-- start --

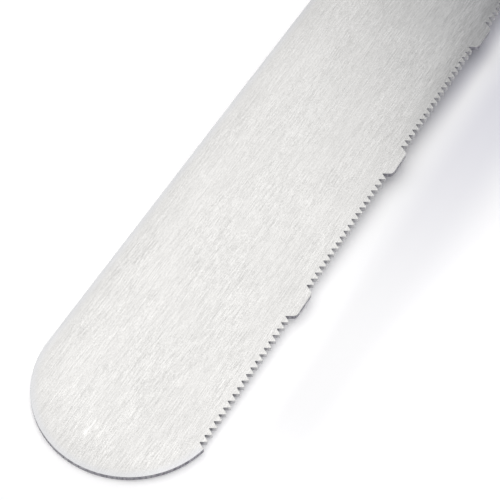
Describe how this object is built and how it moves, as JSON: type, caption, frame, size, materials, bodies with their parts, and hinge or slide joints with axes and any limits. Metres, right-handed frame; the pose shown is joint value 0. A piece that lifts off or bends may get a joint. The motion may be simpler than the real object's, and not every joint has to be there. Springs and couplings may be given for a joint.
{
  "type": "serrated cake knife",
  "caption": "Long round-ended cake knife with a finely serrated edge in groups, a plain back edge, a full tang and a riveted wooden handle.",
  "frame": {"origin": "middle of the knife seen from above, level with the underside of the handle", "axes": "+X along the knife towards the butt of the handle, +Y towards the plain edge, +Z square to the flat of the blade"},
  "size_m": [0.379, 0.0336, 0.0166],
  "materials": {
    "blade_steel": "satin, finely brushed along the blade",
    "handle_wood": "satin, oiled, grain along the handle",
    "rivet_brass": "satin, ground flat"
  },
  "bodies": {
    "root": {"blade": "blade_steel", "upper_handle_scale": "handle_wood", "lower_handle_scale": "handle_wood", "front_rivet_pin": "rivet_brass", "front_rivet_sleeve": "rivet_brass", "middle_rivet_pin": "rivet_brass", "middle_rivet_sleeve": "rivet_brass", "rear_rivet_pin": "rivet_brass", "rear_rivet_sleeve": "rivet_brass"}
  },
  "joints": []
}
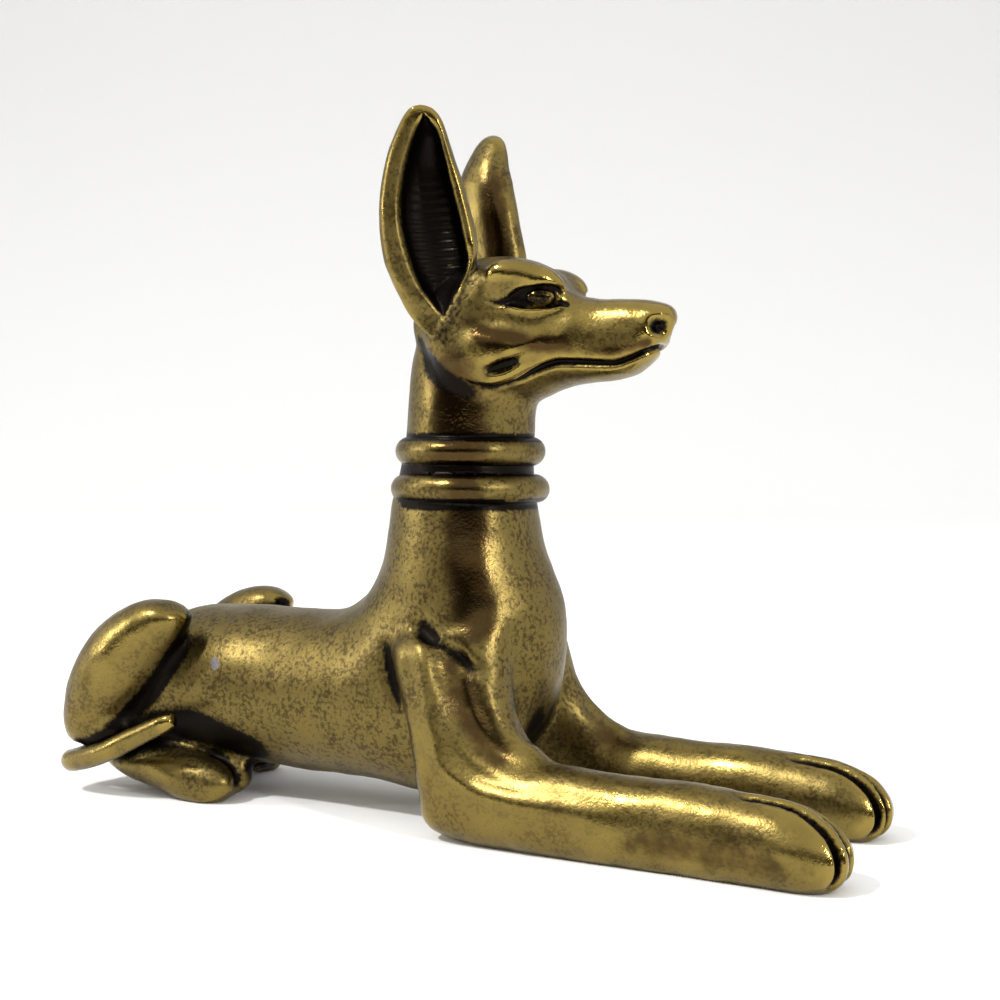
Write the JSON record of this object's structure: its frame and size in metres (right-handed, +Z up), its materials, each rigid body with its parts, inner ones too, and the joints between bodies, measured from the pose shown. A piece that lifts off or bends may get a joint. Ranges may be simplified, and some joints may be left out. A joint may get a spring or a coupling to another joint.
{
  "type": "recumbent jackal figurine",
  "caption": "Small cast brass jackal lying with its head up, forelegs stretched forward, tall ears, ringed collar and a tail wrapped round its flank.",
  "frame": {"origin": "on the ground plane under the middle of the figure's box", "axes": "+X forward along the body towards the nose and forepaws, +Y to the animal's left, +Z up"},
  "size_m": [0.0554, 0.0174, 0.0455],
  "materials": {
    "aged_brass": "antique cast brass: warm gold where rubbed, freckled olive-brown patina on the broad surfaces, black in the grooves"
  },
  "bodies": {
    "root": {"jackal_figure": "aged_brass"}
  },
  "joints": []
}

-- end --
-- start --

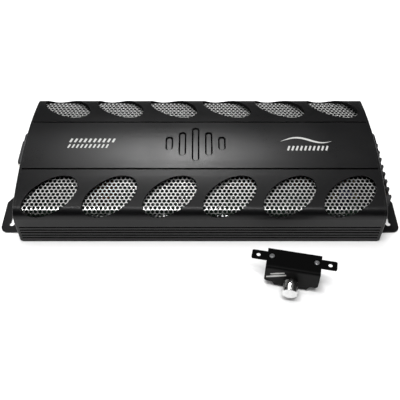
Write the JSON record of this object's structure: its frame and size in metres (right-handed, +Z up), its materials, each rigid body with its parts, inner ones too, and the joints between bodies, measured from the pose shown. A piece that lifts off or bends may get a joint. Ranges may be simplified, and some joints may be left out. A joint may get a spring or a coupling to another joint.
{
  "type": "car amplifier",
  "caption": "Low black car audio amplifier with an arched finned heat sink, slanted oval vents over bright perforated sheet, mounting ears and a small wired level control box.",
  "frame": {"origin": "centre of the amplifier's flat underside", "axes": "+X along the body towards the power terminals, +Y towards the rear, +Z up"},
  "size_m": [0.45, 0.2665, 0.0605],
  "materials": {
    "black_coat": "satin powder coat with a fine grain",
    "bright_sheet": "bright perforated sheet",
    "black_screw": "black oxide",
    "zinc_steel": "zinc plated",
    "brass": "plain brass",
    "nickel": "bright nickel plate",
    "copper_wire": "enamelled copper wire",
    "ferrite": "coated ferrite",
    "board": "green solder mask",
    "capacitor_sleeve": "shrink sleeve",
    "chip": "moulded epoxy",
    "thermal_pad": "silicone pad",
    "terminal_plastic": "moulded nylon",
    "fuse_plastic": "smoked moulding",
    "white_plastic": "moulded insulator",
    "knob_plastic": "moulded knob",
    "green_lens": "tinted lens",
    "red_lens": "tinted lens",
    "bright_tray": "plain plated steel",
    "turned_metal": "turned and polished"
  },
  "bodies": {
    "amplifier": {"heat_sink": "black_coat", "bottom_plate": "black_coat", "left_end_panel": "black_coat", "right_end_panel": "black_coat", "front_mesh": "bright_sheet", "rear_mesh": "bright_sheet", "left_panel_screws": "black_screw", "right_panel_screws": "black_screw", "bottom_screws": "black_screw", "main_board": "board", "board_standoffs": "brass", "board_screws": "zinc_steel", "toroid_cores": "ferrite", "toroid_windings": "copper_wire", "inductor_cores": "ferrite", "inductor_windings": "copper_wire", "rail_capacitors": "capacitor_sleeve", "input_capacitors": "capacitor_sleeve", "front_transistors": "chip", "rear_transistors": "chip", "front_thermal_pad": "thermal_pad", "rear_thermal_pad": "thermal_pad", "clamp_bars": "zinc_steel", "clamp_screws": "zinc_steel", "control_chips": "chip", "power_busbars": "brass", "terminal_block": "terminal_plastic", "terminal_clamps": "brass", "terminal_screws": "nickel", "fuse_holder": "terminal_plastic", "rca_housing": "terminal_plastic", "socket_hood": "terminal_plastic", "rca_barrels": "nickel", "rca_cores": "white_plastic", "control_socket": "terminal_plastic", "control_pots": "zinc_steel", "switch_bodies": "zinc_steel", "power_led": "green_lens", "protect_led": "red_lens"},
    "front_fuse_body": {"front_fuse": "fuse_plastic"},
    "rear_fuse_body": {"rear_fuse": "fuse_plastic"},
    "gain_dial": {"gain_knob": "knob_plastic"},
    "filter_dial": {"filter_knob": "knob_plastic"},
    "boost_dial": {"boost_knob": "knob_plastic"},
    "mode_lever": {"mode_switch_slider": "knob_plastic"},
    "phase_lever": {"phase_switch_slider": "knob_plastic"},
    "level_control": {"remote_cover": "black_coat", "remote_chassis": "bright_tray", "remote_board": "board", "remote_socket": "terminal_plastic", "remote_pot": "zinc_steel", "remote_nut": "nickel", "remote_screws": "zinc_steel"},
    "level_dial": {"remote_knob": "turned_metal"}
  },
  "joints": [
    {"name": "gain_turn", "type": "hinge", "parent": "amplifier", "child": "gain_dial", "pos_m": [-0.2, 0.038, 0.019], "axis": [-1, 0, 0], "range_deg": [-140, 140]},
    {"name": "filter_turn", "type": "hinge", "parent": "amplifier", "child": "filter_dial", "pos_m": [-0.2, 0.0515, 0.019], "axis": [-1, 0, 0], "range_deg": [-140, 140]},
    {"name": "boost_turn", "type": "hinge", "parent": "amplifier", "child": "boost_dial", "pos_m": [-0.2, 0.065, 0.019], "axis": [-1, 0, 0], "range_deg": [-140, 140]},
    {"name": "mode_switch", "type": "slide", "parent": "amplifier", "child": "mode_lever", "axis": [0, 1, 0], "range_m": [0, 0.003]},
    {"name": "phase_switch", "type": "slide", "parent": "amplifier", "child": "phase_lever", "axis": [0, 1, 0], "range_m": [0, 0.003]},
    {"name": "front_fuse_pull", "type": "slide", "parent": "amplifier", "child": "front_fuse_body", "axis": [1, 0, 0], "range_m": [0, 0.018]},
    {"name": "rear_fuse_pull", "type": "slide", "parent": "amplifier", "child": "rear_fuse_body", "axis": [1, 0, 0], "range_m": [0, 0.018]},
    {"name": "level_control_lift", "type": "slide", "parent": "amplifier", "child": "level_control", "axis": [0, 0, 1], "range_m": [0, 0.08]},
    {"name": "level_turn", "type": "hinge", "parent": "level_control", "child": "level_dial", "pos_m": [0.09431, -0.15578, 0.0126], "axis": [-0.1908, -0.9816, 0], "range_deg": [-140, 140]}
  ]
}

-- end --
-- start --

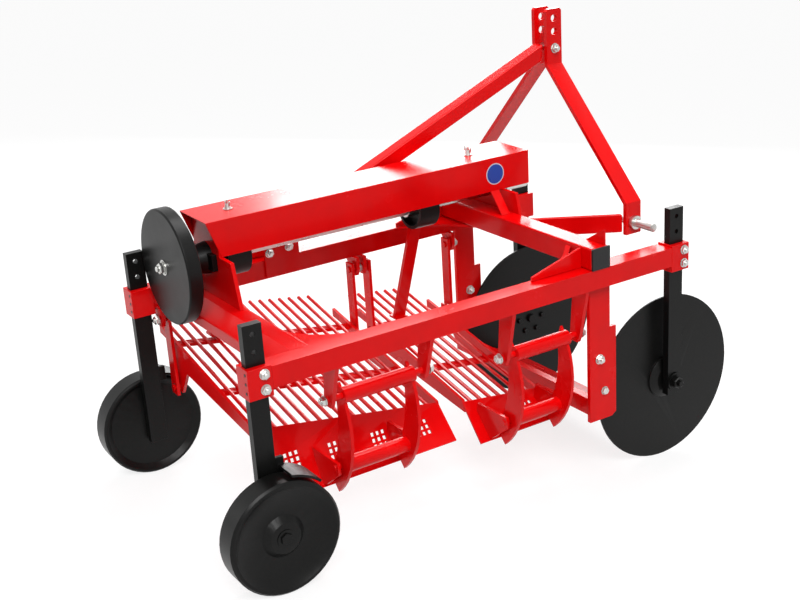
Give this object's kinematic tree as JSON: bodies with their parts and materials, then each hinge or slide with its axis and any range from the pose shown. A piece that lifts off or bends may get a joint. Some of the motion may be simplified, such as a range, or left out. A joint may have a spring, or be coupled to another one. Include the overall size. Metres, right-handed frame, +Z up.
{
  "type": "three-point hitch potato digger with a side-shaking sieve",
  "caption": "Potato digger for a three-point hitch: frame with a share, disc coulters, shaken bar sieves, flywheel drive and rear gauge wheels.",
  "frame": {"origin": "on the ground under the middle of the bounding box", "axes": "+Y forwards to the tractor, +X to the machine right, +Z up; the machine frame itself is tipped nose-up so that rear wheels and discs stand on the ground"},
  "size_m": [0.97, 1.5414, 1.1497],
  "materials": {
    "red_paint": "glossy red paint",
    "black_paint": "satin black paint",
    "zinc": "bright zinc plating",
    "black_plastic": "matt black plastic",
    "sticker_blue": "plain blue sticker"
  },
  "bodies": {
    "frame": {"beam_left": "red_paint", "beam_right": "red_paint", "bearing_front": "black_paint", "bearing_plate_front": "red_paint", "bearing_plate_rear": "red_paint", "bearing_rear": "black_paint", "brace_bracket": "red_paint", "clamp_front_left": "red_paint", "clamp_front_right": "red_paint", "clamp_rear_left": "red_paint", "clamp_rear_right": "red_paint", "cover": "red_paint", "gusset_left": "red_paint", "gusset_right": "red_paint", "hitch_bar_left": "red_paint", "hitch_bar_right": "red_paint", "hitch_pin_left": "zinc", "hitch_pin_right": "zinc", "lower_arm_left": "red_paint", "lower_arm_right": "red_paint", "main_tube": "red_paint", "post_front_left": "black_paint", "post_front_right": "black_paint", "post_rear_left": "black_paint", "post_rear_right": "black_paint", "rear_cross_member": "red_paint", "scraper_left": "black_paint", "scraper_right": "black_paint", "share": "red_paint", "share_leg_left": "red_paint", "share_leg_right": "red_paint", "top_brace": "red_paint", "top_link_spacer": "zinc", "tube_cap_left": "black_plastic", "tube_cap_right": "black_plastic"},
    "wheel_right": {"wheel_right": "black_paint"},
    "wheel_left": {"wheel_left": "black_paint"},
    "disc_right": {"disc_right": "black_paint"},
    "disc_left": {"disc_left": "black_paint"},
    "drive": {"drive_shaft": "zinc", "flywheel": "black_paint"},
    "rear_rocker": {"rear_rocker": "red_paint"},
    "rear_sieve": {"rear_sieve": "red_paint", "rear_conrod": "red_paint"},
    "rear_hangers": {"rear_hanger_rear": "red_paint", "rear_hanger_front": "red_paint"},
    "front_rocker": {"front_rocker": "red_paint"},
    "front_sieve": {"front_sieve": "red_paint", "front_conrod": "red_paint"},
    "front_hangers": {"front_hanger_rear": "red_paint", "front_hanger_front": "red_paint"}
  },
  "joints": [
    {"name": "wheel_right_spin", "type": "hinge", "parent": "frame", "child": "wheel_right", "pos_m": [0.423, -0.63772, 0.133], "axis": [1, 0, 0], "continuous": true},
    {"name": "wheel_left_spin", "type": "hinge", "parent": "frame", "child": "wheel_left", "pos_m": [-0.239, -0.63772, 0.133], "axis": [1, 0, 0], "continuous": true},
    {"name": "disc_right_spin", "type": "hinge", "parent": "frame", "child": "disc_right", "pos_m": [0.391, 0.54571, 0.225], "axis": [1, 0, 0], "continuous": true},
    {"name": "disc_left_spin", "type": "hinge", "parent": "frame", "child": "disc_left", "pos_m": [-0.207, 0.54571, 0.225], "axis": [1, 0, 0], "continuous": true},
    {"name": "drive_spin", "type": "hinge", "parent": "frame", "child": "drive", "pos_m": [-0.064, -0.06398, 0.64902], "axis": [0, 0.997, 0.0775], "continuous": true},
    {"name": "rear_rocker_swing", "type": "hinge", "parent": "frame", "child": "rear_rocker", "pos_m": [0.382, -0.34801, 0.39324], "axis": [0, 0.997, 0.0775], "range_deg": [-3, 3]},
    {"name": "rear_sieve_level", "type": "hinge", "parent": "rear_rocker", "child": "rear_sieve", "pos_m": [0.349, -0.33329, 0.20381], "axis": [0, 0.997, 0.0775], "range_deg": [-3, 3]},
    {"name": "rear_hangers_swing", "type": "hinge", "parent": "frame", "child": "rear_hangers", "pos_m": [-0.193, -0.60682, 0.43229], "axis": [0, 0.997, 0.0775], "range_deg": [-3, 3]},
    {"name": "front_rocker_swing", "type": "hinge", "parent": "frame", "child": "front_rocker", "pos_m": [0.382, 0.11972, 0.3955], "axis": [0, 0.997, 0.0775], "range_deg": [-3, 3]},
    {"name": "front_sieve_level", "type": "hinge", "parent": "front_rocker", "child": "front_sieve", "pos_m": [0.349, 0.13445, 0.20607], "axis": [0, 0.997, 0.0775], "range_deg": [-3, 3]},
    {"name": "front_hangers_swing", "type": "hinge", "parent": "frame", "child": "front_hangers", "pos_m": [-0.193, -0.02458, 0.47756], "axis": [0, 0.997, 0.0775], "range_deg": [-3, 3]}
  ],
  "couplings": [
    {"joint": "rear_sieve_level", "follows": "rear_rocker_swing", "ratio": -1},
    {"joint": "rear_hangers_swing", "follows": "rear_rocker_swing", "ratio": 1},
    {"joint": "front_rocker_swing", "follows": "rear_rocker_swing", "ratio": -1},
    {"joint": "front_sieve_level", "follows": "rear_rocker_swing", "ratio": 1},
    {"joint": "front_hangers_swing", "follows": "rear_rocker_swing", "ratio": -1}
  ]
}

-- end --

● **Job**:
Extract every line containing the string "caption" from the material.

● **Result for this task**:
Describe how this object is built and how it moves, as JSON: type, caption, frame, size, materials, bodies with their parts, and hinge or slide joints with axes and any limits. Metres, right-handed frame; the pose shown is joint value 0. A piece that lifts off or bends may get a joint. The motion may be simpler than the real object's, and not every joint has to be there. Springs and couplings may be given for a joint.
  "caption": "Long round-ended cake knife with a finely serrated edge in groups, a plain back edge, a full tang and a riveted wooden handle.",
  "caption": "Small cast brass jackal lying with its head up, forelegs stretched forward, tall ears, ringed collar and a tail wrapped round its flank.",
  "caption": "Low black car audio amplifier with an arched finned heat sink, slanted oval vents over bright perforated sheet, mounting ears and a small wired level control box.",
  "caption": "Potato digger for a three-point hitch: frame with a share, disc coulters, shaken bar sieves, flywheel drive and rear gauge wheels.",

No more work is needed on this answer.